Feitos notáveis que a The Economist, uma das mais conceituadas revistas de assuntos económicos, não deixou passar em branco. «A burocracia foi queimada, libertando mercados que vão desde o aluguer de casas até às companhias aéreas. Os resultados são encorajadores. A inflação mês a mês caiu de 13% para 3%. A avaliação do risco de incumprimento por parte dos investidores caiu para metade. A economia, que estava a ser afetada, está a dar sinais de recuperação», notava a revista numa peça recente. Segundo a projeção da Bloomberg Economics, a economia argentina será a que mais vai crescer no ano de 2025, com uma grande margem de diferença, e ultrapassará até a média global.

Milei está a servir de farol para a direita mundial, mas, e independentemente dos rótulos que lhe possam ser atribuídos, os paralelos não abundam, principalmente no que à economia diz respeito. O libertário é um fenómeno novo nesta conjuntura internacional. Por outro lado, no campo da chamada ‘batalha cultural’, Milei está alinhado com Donald Trump, Viktor Orbán ou Giorgia Meloni, numa cruzada contra a cultura woke. Assim, a filosofia do livre mercado, onde o indivíduo ganha importância em detrimento do Estado, ganha um novo alento. Não deixa de ser irónico que as ideias de Thatcher voltem à política de alto nível pela mão de um argentino.
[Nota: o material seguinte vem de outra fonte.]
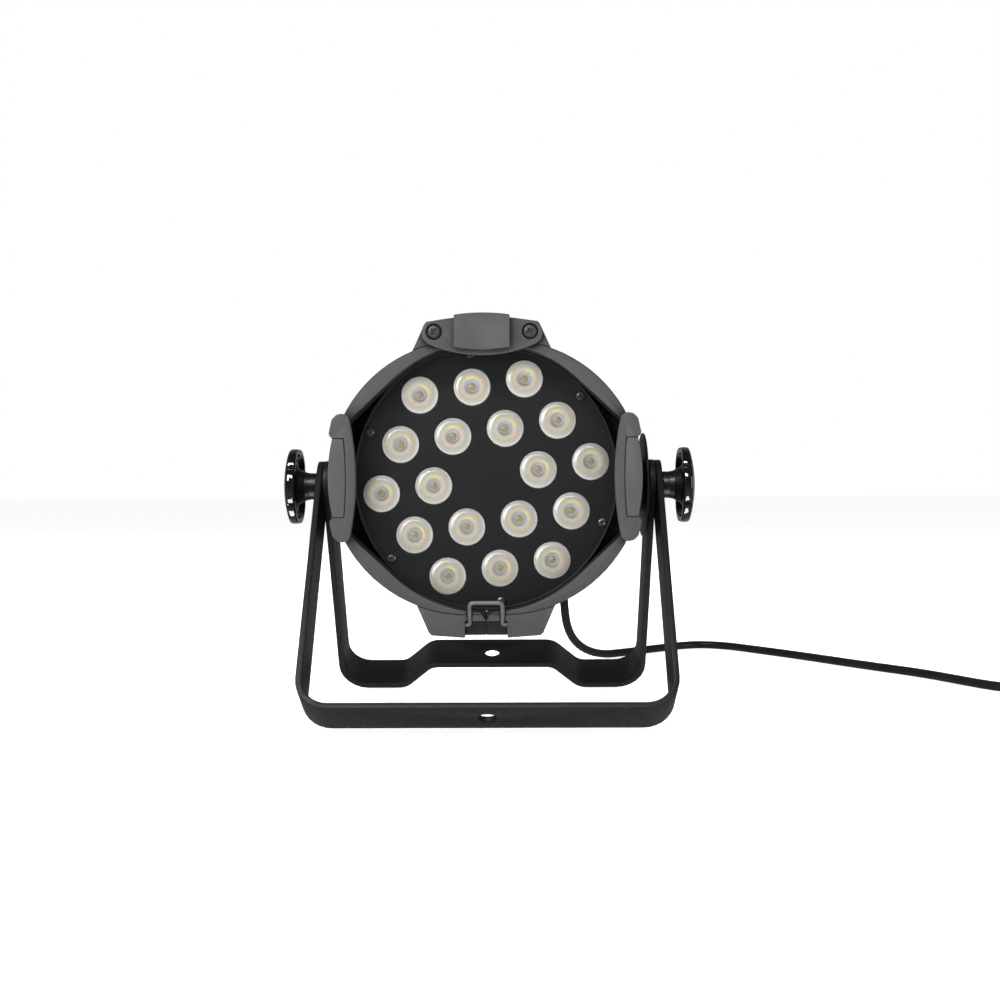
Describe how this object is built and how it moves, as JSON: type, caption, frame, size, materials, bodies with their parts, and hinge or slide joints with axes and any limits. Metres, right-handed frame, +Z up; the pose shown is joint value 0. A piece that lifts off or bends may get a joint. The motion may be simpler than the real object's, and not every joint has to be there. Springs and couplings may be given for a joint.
{
  "type": "par can light",
  "caption": "LED par can stage light: a round head with a fixed lens array and finned heat sink, tilting between two folding floor yokes locked by star knobs.",
  "frame": {"origin": "on the floor, under the middle of the fixture's own box, without its cord", "axes": "+Z up, the light shines towards -Y, and +X is to the right seen from the front"},
  "size_m": [0.5893, 0.3799, 0.2485],
  "materials": {
    "satin_black_paint": "satin powder coat",
    "hub_black": "satin",
    "stud_steel": "plain turned",
    "gloss_black_plastic": "polished",
    "grey_moulding": "fine texture",
    "grey_pad": "fine texture",
    "bright_screw": "plated",
    "catch_wire": "drawn wire",
    "plate_black": "fine matt",
    "frosted_lens": "frosted",
    "led_board": "white solder mask",
    "cast_black": "matt, on cast aluminium",
    "circuit_board": "green solder mask",
    "rear_plastic": "fine texture",
    "display_glass": "smoked window",
    "button_grey": "smooth",
    "socket_black": "smooth",
    "plated_steel": "zinc plated",
    "cord_rubber": "smooth, semi-gloss"
  },
  "bodies": {
    "stand": {"front_yoke": "satin_black_paint", "cord_run": "cord_rubber", "cord_coil": "cord_rubber", "plug": "cord_rubber"},
    "rear_yoke": {"rear_yoke": "satin_black_paint"},
    "head": {"hub_left": "hub_black", "hub_right": "hub_black", "ring_left": "grey_moulding", "ring_right": "grey_moulding", "top_clip": "grey_moulding", "top_clip_screw_left": "bright_screw", "top_clip_screw_right": "bright_screw", "side_clip_left": "grey_moulding", "side_clip_right": "grey_moulding", "side_pad_left": "grey_pad", "side_pad_right": "grey_pad", "cover_plate": "plate_black", "lens_1": "frosted_lens", "lens_2": "frosted_lens", "lens_3": "frosted_lens", "lens_4": "frosted_lens", "lens_5": "frosted_lens", "lens_6": "frosted_lens", "lens_7": "frosted_lens", "lens_8": "frosted_lens", "lens_9": "frosted_lens", "lens_10": "frosted_lens", "lens_11": "frosted_lens", "lens_12": "frosted_lens", "lens_13": "frosted_lens", "lens_14": "frosted_lens", "lens_15": "frosted_lens", "lens_16": "frosted_lens", "lens_17": "frosted_lens", "lens_18": "frosted_lens", "plate_screw_1": "bright_screw", "plate_screw_2": "bright_screw", "plate_screw_3": "bright_screw", "plate_screw_4": "bright_screw", "plate_screw_5": "bright_screw", "plate_screw_6": "bright_screw", "led_board": "led_board", "heat_sink": "cast_black", "driver_board": "circuit_board", "rear_cover": "rear_plastic", "display_window": "display_glass", "data_in_socket": "socket_black", "data_out_socket": "socket_black", "fuse_holder": "socket_black", "safety_eye": "plated_steel", "cord_gland": "cord_rubber"},
    "left_knob": {"knob_left": "gloss_black_plastic", "stud_left": "stud_steel"},
    "right_knob": {"knob_right": "gloss_black_plastic", "stud_right": "stud_steel"},
    "wire_catch": {"wire_catch": "catch_wire"},
    "button_1": {"button_1": "button_grey"},
    "button_2": {"button_2": "button_grey"},
    "button_3": {"button_3": "button_grey"},
    "button_4": {"button_4": "button_grey"}
  },
  "joints": [
    {"name": "rear_yoke_spread", "type": "hinge", "parent": "stand", "child": "rear_yoke", "pos_m": [0, 0.00844, 0.14427], "axis": [1, 0, 0], "range_deg": [-63, 15]},
    {"name": "head_tilt", "type": "hinge", "parent": "stand", "child": "head", "pos_m": [0, 0.00844, 0.14427], "axis": [1, 0, 0], "range_deg": [-45, 45]},
    {"name": "left_knob_turn", "type": "hinge", "parent": "head", "child": "left_knob", "pos_m": [-0.12, 0.00844, 0.14427], "axis": [1, 0, 0], "continuous": true},
    {"name": "right_knob_turn", "type": "hinge", "parent": "head", "child": "right_knob", "pos_m": [0.12, 0.00844, 0.14427], "axis": [1, 0, 0], "continuous": true},
    {"name": "wire_catch_fold", "type": "hinge", "parent": "head", "child": "wire_catch", "pos_m": [-0.0012, -0.05056, 0.05907], "axis": [1, 0, 0], "range_deg": [0, 100]},
    {"name": "button_1_press", "type": "slide", "parent": "head", "child": "button_1", "axis": [0, -1, 0], "range_m": [0, 0.001], "stiffness_N_per_m": 500},
    {"name": "button_2_press", "type": "slide", "parent": "head", "child": "button_2", "axis": [0, -1, 0], "range_m": [0, 0.001], "stiffness_N_per_m": 500},
    {"name": "button_3_press", "type": "slide", "parent": "head", "child": "button_3", "axis": [0, -1, 0], "range_m": [0, 0.001], "stiffness_N_per_m": 500},
    {"name": "button_4_press", "type": "slide", "parent": "head", "child": "button_4", "axis": [0, -1, 0], "range_m": [0, 0.001], "stiffness_N_per_m": 500}
  ]
}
Porém, nem tudo é um mar de rosas. Nem poderia ser. Tampouco o Presidente escondeu a realidade em qualquer momento. O ajuste carrega consigo fortes consequências sociais e a pobreza aumentou, mas as taxas de aprovação de Milei nas camadas mais pobres, que se encontra nos 40%, mostra que há esperança.

O ‘El Loco’ pode ser um marco histórico na política argentina e mundial. Como o próprio disse, «a diferença entre um génio e um louco é o êxito». Para já, as projeções parecem animadoras.